Charitable Reforms and New Fees
Several charitable reforms also were included in the bill,
including provisions that impose new user fees on donors claiming
certain deductions. For charitable contributions of "certain
easements on buildings in registered historic districts," there is
imposed a new $500 IRS filing fee for any contribution that is
greater than 3 percent of the fair market value of the building, or
$10,000.
Another area of concern is the section of the
bill that modifies substantiation and recordkeeping requirements for
certain charitable contributions. In the recordkeeping portion of
this provision, no deduction is allowed of any contribution in the
form of cash, check, or other monetary gift unless the donor
maintains a record in the form of a cancelled check or some form of
receipt from the donee.
The bill also would detrimentally affect
deductions for clothing and household items.

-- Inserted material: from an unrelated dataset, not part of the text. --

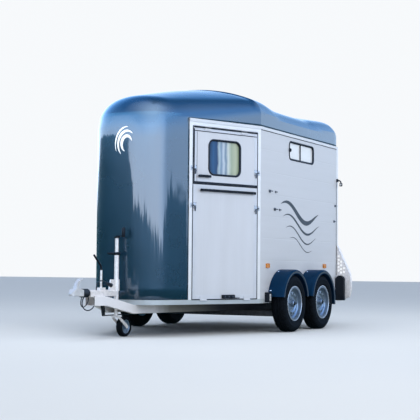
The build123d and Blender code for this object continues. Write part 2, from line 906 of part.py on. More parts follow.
def guard_ring(x, outer, inner, rear_z):
    """The arch between two radii, cut off at its skirts, drawn in the open sketch."""
    with Locations((x, guard_z)):
        Circle(outer)
        Circle(inner, mode=Mode.SUBTRACT)
    with Locations((x, guard_z)):
        Rectangle(2 * outer, guard_skirt_z - guard_z, align=(Align.MIN, Align.MIN), mode=Mode.SUBTRACT)
        Rectangle(3 * outer, 2 * outer, align=(Align.CENTER, Align.MAX), mode=Mode.SUBTRACT)
    if rear_z < guard_z:
        with Locations((x - outer, rear_z)):
            Rectangle(outer - inner, guard_z - rear_z, align=(Align.MIN, Align.MIN))
    else:
        with Locations((x, guard_z)):
            Rectangle(2 * outer, rear_z - guard_z, align=(Align.MAX, Align.MIN), mode=Mode.SUBTRACT)


with BuildPart() as guards_left:
    add(guard(front_axle_x, guard_skirt_z).part)
    add(guard(rear_axle_x, guard_rear_skirt_z).part)
keep(guards_left, "mudguards_left")
with BuildPart() as guards_right:
    mirror(guards_left.part, about=Plane.XZ)
keep(guards_right, "mudguards_right")

# Rear corner plates: transverse plates outside the rear posts, with a deep folded edge and round holes
corner_outline = (
    (half_width, 1026), (half_width + 12, 1024), (1116, 664), (1128, 560), (1128, 458),
    (1108, 368), (977, 321), (half_width, 321),
)
with BuildPart() as corner_plates:
    with BuildSketch(Plane.YZ.offset(-rear_depth)) as outer:
        with BuildLine():
            Polyline(*corner_outline, close=True)
        make_face()
    extrude(amount=rear_depth)
    with BuildSketch(Plane.YZ.offset(-rear_depth)):
        with BuildLine():
            Polyline(*corner_outline, close=True)
        make_face()
        offset(amount=-plate_thickness, mode=Mode.REPLACE)
    extrude(amount=rear_depth - plate_thickness, mode=Mode.SUBTRACT)
    with BuildSketch(Plane.YZ.offset(-rear_depth)):
        for y, z, count in ((962, 0, 5), (996, 0, 4), (1036, 0, 2)):
            top = 930 - (y - 943) * 2.08
            for row in range(count):
                with Locations((y, top - 46 * row)):
                    Circle(hole_radius)
        with Locations((lamp_y, lamp_z)):
            Rectangle(lamp_width - 20, lamp_height - 20)
    extrude(amount=2 * rear_depth, mode=Mode.SUBTRACT)
    mirror(about=Plane.XZ)
keep(corner_plates, "rear_corner_plates")

# Rear lamps: black boxes in front of the plates, lenses behind them
with BuildPart() as rear_lamps:
    with BuildSketch(Plane.YZ):
        with Locations((lamp_y, lamp_z)):
            Rectangle(lamp_width, lamp_height)
        chamfer(vertices().group_by(Axis.Y)[-1], 40)
    extrude(amount=lamp_depth)
    with BuildSketch(Plane.YZ.offset(-rear_depth)):
        with Locations((lamp_y, lamp_z)):
            Rectangle(lamp_width - 24, lamp_height - 24)
    extrude(amount=rear_depth)
    mirror(about=Plane.XZ)
keep(rear_lamps, "rear_lamps")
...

The measure contains a myriad of additional
provisions addressing reforms for donor advised funds, supporting
organizations, information sharing by state and federal officials,
increased penalties, annual notices from small (under $25,000 annual
revenue) organizations, and many other items.
AFP Action
AFP is working with conference negotiators to ensure that
charitable giving incentives will be included in the final bill.
Discussion of the bill is just beginning, and AFP may be distribute
an Action Alert at an appropriate time to encourage members to send
letters to their Representatives and Senators. If this occurs, AFP
will provide materials such as talking points and sample letters.